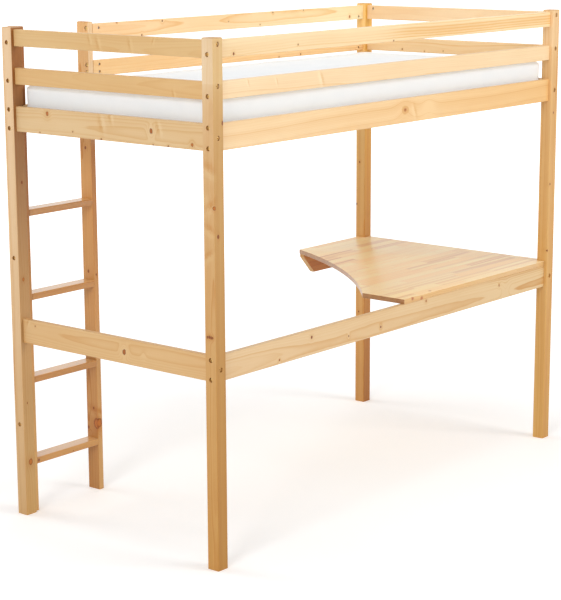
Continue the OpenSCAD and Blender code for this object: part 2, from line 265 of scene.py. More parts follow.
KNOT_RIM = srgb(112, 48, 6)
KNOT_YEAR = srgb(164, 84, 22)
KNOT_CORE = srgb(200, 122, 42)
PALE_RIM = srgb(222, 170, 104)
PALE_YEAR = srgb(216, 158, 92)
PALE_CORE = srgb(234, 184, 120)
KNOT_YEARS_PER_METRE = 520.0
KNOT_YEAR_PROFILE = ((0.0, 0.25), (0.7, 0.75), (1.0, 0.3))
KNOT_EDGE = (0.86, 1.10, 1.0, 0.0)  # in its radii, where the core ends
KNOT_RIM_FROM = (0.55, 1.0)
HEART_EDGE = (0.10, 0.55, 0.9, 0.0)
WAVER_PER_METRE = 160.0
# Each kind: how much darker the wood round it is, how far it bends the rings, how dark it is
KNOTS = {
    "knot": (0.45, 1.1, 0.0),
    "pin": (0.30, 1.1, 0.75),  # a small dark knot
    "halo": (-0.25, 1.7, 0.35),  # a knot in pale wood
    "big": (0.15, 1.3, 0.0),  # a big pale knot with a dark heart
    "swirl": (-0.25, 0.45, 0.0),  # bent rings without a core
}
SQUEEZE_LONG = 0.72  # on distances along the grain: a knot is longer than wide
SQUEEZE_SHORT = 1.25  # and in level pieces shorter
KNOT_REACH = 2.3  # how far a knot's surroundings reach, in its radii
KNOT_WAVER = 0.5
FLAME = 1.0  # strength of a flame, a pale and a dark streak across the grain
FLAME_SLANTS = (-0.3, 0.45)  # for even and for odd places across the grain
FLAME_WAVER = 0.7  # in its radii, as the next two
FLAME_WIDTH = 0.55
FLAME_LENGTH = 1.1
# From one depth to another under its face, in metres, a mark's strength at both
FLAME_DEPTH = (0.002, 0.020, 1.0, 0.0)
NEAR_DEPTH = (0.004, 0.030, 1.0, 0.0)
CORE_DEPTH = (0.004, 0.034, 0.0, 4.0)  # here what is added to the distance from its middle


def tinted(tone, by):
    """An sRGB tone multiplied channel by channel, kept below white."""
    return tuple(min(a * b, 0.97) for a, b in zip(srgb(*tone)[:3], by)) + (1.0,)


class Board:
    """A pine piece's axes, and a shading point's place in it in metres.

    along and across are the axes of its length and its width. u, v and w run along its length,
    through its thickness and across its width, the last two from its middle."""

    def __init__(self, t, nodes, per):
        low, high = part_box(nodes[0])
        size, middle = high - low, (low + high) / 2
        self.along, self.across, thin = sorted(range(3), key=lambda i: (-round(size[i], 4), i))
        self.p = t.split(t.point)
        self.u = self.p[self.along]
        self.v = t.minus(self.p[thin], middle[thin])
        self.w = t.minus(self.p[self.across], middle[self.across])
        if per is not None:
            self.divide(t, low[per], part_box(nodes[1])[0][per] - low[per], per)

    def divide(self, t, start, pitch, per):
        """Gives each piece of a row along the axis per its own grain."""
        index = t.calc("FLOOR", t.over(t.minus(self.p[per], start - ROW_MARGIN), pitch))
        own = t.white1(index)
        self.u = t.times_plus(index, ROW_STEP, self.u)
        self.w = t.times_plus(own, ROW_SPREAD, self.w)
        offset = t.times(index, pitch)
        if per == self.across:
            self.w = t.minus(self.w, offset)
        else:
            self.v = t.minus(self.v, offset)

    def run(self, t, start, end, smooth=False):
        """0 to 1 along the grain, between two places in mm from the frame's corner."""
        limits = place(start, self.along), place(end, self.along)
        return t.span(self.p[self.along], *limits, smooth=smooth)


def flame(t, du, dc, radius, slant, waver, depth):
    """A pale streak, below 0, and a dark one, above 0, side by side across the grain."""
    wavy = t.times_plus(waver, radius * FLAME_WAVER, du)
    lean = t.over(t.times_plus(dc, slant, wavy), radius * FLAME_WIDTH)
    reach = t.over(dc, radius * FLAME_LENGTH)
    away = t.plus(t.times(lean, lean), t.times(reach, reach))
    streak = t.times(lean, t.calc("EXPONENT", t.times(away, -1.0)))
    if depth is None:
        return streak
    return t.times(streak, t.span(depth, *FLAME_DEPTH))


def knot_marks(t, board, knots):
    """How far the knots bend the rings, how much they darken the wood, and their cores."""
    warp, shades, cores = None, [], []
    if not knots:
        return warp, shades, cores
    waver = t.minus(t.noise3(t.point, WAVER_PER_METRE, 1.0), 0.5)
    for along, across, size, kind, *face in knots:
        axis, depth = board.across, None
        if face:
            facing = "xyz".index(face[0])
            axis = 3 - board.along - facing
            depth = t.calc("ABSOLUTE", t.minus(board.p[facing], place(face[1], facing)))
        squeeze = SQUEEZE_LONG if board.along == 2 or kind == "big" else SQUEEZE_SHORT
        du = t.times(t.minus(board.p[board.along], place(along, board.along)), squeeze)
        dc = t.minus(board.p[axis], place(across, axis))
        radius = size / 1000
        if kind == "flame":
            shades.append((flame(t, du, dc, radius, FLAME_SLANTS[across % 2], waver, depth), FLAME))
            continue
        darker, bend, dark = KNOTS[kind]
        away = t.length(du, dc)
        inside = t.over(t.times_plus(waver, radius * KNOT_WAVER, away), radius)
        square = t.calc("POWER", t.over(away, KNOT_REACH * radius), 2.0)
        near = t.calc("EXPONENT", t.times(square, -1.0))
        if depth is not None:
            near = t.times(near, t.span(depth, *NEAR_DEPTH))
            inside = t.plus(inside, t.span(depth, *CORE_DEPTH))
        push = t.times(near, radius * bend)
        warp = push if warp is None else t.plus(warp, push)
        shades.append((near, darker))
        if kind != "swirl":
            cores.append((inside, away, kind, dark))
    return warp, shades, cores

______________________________

TASK BRIEF
Reproduce each line of the material above precisely.

TASK OUTPUT
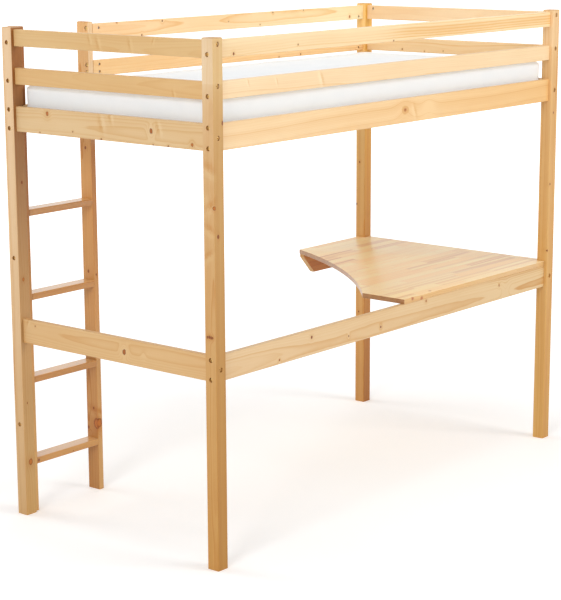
Continue the OpenSCAD and Blender code for this object: part 2, from line 265 of scene.py. More parts follow.
KNOT_RIM = srgb(112, 48, 6)
KNOT_YEAR = srgb(164, 84, 22)
KNOT_CORE = srgb(200, 122, 42)
PALE_RIM = srgb(222, 170, 104)
PALE_YEAR = srgb(216, 158, 92)
PALE_CORE = srgb(234, 184, 120)
KNOT_YEARS_PER_METRE = 520.0
KNOT_YEAR_PROFILE = ((0.0, 0.25), (0.7, 0.75), (1.0, 0.3))
KNOT_EDGE = (0.86, 1.10, 1.0, 0.0)  # in its radii, where the core ends
KNOT_RIM_FROM = (0.55, 1.0)
HEART_EDGE = (0.10, 0.55, 0.9, 0.0)
WAVER_PER_METRE = 160.0
# Each kind: how much darker the wood round it is, how far it bends the rings, how dark it is
KNOTS = {
    "knot": (0.45, 1.1, 0.0),
    "pin": (0.30, 1.1, 0.75),  # a small dark knot
    "halo": (-0.25, 1.7, 0.35),  # a knot in pale wood
    "big": (0.15, 1.3, 0.0),  # a big pale knot with a dark heart
    "swirl": (-0.25, 0.45, 0.0),  # bent rings without a core
}
SQUEEZE_LONG = 0.72  # on distances along the grain: a knot is longer than wide
SQUEEZE_SHORT = 1.25  # and in level pieces shorter
KNOT_REACH = 2.3  # how far a knot's surroundings reach, in its radii
KNOT_WAVER = 0.5
FLAME = 1.0  # strength of a flame, a pale and a dark streak across the grain
FLAME_SLANTS = (-0.3, 0.45)  # for even and for odd places across the grain
FLAME_WAVER = 0.7  # in its radii, as the next two
FLAME_WIDTH = 0.55
FLAME_LENGTH = 1.1
# From one depth to another under its face, in metres, a mark's strength at both
FLAME_DEPTH = (0.002, 0.020, 1.0, 0.0)
NEAR_DEPTH = (0.004, 0.030, 1.0, 0.0)
CORE_DEPTH = (0.004, 0.034, 0.0, 4.0)  # here what is added to the distance from its middle


def tinted(tone, by):
    """An sRGB tone multiplied channel by channel, kept below white."""
    return tuple(min(a * b, 0.97) for a, b in zip(srgb(*tone)[:3], by)) + (1.0,)


class Board:
    """A pine piece's axes, and a shading point's place in it in metres.

    along and across are the axes of its length and its width. u, v and w run along its length,
    through its thickness and across its width, the last two from its middle."""

    def __init__(self, t, nodes, per):
        low, high = part_box(nodes[0])
        size, middle = high - low, (low + high) / 2
        self.along, self.across, thin = sorted(range(3), key=lambda i: (-round(size[i], 4), i))
        self.p = t.split(t.point)
        self.u = self.p[self.along]
        self.v = t.minus(self.p[thin], middle[thin])
        self.w = t.minus(self.p[self.across], middle[self.across])
        if per is not None:
            self.divide(t, low[per], part_box(nodes[1])[0][per] - low[per], per)

    def divide(self, t, start, pitch, per):
        """Gives each piece of a row along the axis per its own grain."""
        index = t.calc("FLOOR", t.over(t.minus(self.p[per], start - ROW_MARGIN), pitch))
        own = t.white1(index)
        self.u = t.times_plus(index, ROW_STEP, self.u)
        self.w = t.times_plus(own, ROW_SPREAD, self.w)
        offset = t.times(index, pitch)
        if per == self.across:
            self.w = t.minus(self.w, offset)
        else:
            self.v = t.minus(self.v, offset)

    def run(self, t, start, end, smooth=False):
        """0 to 1 along the grain, between two places in mm from the frame's corner."""
        limits = place(start, self.along), place(end, self.along)
        return t.span(self.p[self.along], *limits, smooth=smooth)


def flame(t, du, dc, radius, slant, waver, depth):
    """A pale streak, below 0, and a dark one, above 0, side by side across the grain."""
    wavy = t.times_plus(waver, radius * FLAME_WAVER, du)
    lean = t.over(t.times_plus(dc, slant, wavy), radius * FLAME_WIDTH)
    reach = t.over(dc, radius * FLAME_LENGTH)
    away = t.plus(t.times(lean, lean), t.times(reach, reach))
    streak = t.times(lean, t.calc("EXPONENT", t.times(away, -1.0)))
    if depth is None:
        return streak
    return t.times(streak, t.span(depth, *FLAME_DEPTH))


def knot_marks(t, board, knots):
    """How far the knots bend the rings, how much they darken the wood, and their cores."""
    warp, shades, cores = None, [], []
    if not knots:
        return warp, shades, cores
    waver = t.minus(t.noise3(t.point, WAVER_PER_METRE, 1.0), 0.5)
    for along, across, size, kind, *face in knots:
        axis, depth = board.across, None
        if face:
            facing = "xyz".index(face[0])
            axis = 3 - board.along - facing
            depth = t.calc("ABSOLUTE", t.minus(board.p[facing], place(face[1], facing)))
        squeeze = SQUEEZE_LONG if board.along == 2 or kind == "big" else SQUEEZE_SHORT
        du = t.times(t.minus(board.p[board.along], place(along, board.along)), squeeze)
        dc = t.minus(board.p[axis], place(across, axis))
        radius = size / 1000
        if kind == "flame":
            shades.append((flame(t, du, dc, radius, FLAME_SLANTS[across % 2], waver, depth), FLAME))
            continue
        darker, bend, dark = KNOTS[kind]
        away = t.length(du, dc)
        inside = t.over(t.times_plus(waver, radius * KNOT_WAVER, away), radius)
        square = t.calc("POWER", t.over(away, KNOT_REACH * radius), 2.0)
        near = t.calc("EXPONENT", t.times(square, -1.0))
        if depth is not None:
            near = t.times(near, t.span(depth, *NEAR_DEPTH))
            inside = t.plus(inside, t.span(depth, *CORE_DEPTH))
        push = t.times(near, radius * bend)
        warp = push if warp is None else t.plus(warp, push)
        shades.append((near, darker))
        if kind != "swirl":
            cores.append((inside, away, kind, dark))
    return warp, shades, cores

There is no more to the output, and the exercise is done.